The following books–the sixth post in my on-going series of historical non-fiction books–are all about women in history; a lot of it isn’t pretty and some of it is sad. But it’s herstory.

 The Six Wives of Henry VIII by Alison Weir. Catharine of Aragon, Anne Boleyn, Jane Seymour, Anne of Cleves, Katherine Howard, Katharine Parr. “Divorced, beheaded, died. Divorced, beheaded, survived.”  I once worked with another librarian who was obsessed* with all things Tudor. They have enjoyed a revival of sorts but I think the world has been intrigued by this era all along. After rejecting Antonia Fraser’s (I didn’t like the writing style) and David Starkey’s (a little biased I felt) books, I finally chose what I believed to be the best introduction to the subject for me. There are many others, of course, but I liked Weir’s balanced and elegant narrative backed up by extensive research. She also just tells a really good story.  Each wife’s experience is both poignant and powerful; you just can’t make this stuff up!

Source: Pocahontas County Fare

Death and the Maidens: Fanny Wollstonecraft and the Shelley Circle by Janet Todd. The English major in me is forever enchanted by the history and literature of late 18th/early 19th century England. This is the little-known story of poor Fanny Imlay, half sister of Mary Shelley (author of Frankenstein), illegitimate daughter of feminist writer Mary Wollstonecraft, step-daughter of philosopher William Godwin, and unrequited lover of poet Percy Bysshe Shelley. Fanny was always on the periphery surrounded by her family’s difficult relationships and romantic turbulence. This is her story, from her unconventional childhood and the unwelcome discovery of her illegitimate birth to the conflicting emotional tug-of-war within her adopted family as well as the emotional triangle of Percy Bysshe Shelley, Mary Shelley, and her step-sister Claire Clairmont (lover of poet Lord Byron). Fanny was the innocent bystander among people of unconventional ways; she felt like she never fit in.

Source: Wikipedia

Hadley: the First Mrs. Hemingway by Alice Sokoloff. I feel sorry for all of the Hemingway women, but never more so than for his first wife. Older than her husband by eight years, plain-looking and soft spoken, Hadley just wanted a husband who would love her and give her a home and family. But it wasn’t enough for her ambitious, trying-to-find-success husband. If you enjoy this, you might also want to check out the wonderfully-inspired novel by Paula McLain, The Paris Wife, reviewed excellently here.

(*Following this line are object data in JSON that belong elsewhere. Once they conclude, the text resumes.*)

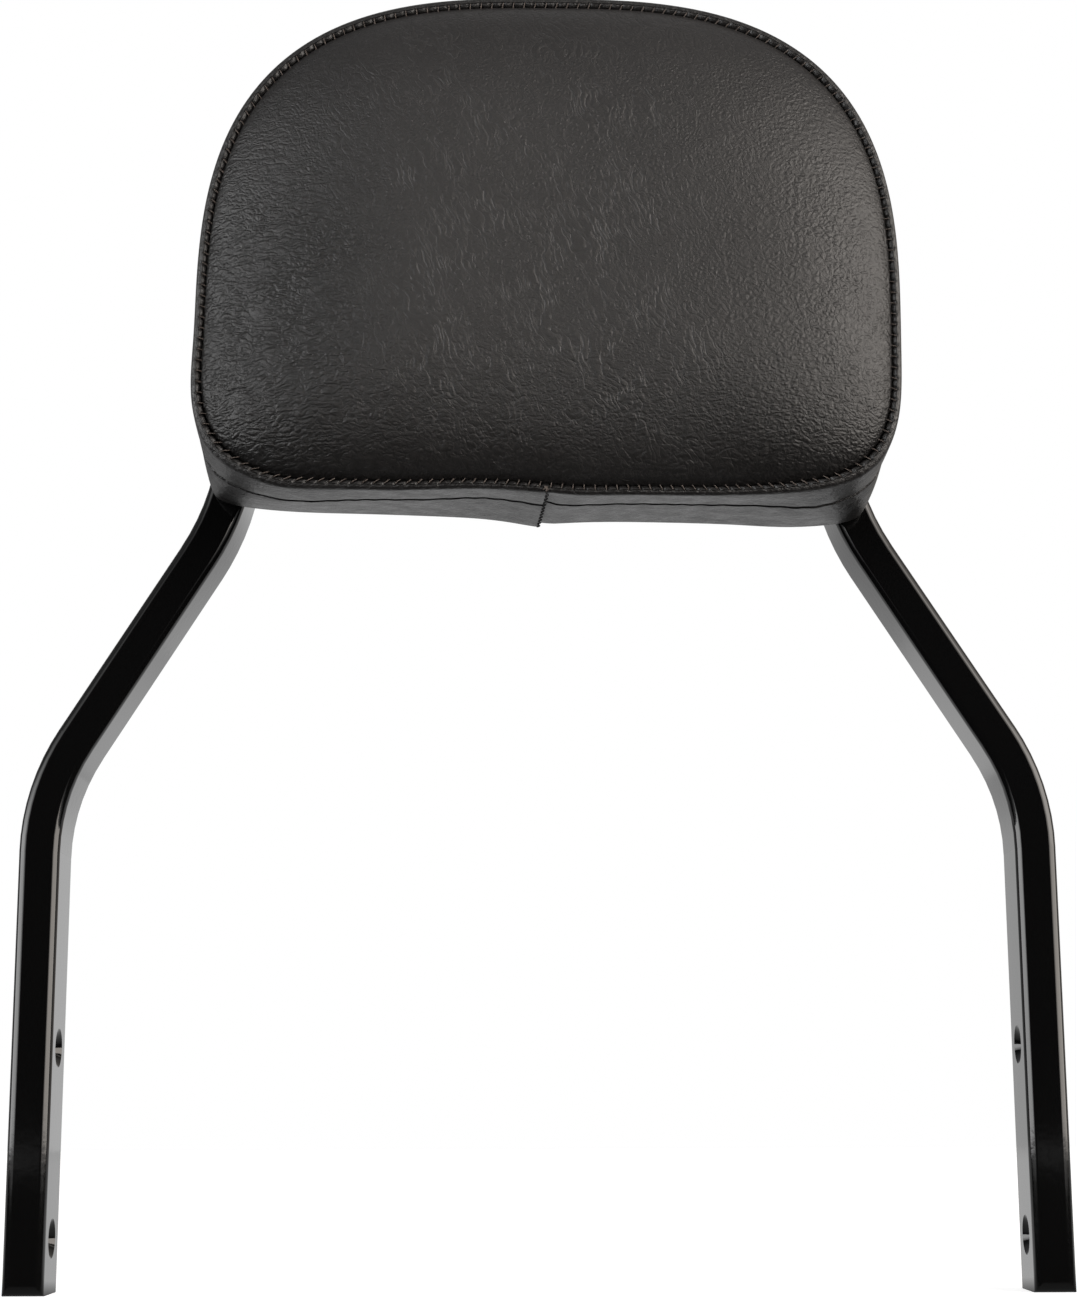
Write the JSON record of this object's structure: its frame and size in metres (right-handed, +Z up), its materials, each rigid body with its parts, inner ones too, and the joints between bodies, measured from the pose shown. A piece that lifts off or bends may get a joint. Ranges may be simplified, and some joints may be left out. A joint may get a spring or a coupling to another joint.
{
  "type": "sissy bar",
  "caption": "Motorbike backrest: a bent rectangular bar with straight drilled legs, and a domed stitched pad bolted to flat straps across its upper end.",
  "frame": {"origin": "on the plane of the leg ends, midway between the legs, at the middle of the whole part's depth", "axes": "+X to the right with the pad towards the viewer, -Y out of the pad's face towards the rider, +Z up along the legs"},
  "size_m": [0.324, 0.0864, 0.3975],
  "materials": {
    "gloss_black_paint": "gloss black paint on steel",
    "black_vinyl": "black grained vinyl, soft sheen",
    "back_cloth": "plain black woven cloth",
    "foam": "open-cell upholstery foam",
    "plywood": "plain plywood",
    "zinc_plate": "bright zinc plate on steel"
  },
  "bodies": {
    "root": {"upright_hoop": "gloss_black_paint", "upper_cross_strap": "gloss_black_paint", "lower_cross_strap": "gloss_black_paint", "pad_base_board": "plywood", "pad_foam": "foam", "pad_face_panel": "black_vinyl", "pad_border_strip": "black_vinyl", "pad_side_band": "black_vinyl", "pad_back_panel": "back_cloth", "pad_screw_upper_left": "zinc_plate", "pad_screw_upper_right": "zinc_plate", "pad_screw_lower_left": "zinc_plate", "pad_screw_lower_right": "zinc_plate", "lock_washer_upper_left": "zinc_plate", "lock_washer_upper_right": "zinc_plate", "lock_washer_lower_left": "zinc_plate", "lock_washer_lower_right": "zinc_plate", "flat_washer_upper_left": "zinc_plate", "flat_washer_upper_right": "zinc_plate", "flat_washer_lower_left": "zinc_plate", "flat_washer_lower_right": "zinc_plate", "tee_nut_upper_left": "zinc_plate", "tee_nut_upper_right": "zinc_plate", "tee_nut_lower_left": "zinc_plate", "tee_nut_lower_right": "zinc_plate"}
  },
  "joints": []
}
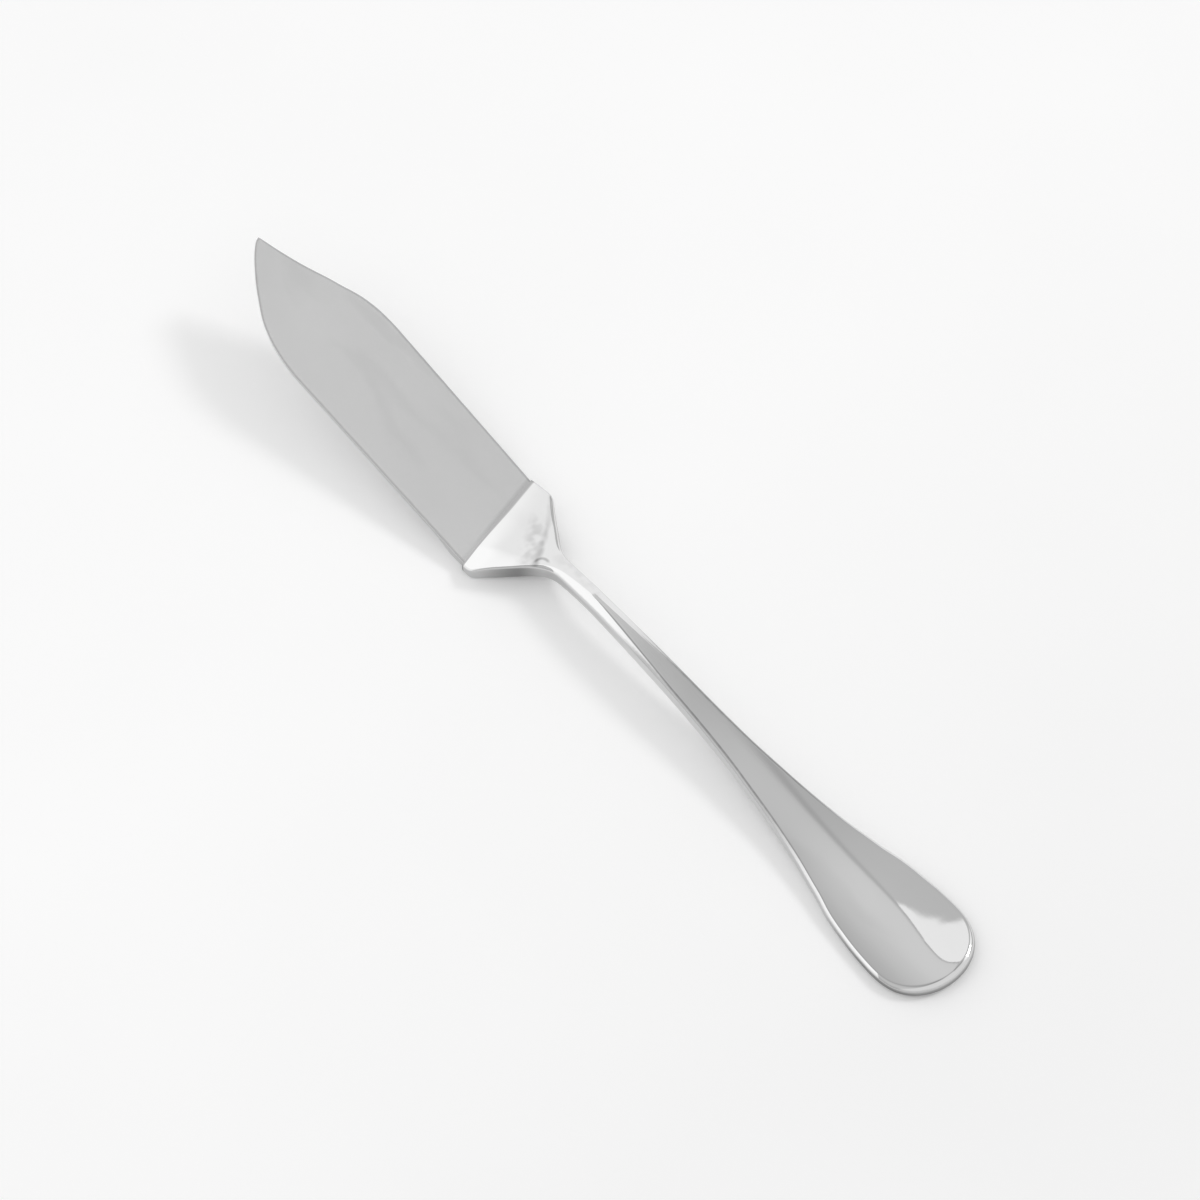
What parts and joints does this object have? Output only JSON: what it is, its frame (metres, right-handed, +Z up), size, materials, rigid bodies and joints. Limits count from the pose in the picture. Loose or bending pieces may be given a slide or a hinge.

 Founding Mothers: The Women Who Raised Our Nation by Cokie Roberts. I truly enjoyed this look at the women who were part of the founding of our country as we know it today. Roberts highlights the fascinating and colorful lives of independent-minded women such as Eliza Pinckney, Abigail Adams, and Martha Washington, among others. A must-read for history buffs.

First Ladies Fact Book: The Stories of the Women of the White House from Martha Washington to Laura Bush by Bill Harris. Not an inspired title in the least, but this book is actually very well written and concise. What I appreciated most was learning about the unknown (or little known) first ladies such as Grace Coolidge and Jane Pierce. Of course, such a grand book is bound to make you all confused as to remembering who’s who. But it’s still fun reading.


*We all have our specialities; mine is Jane Austen.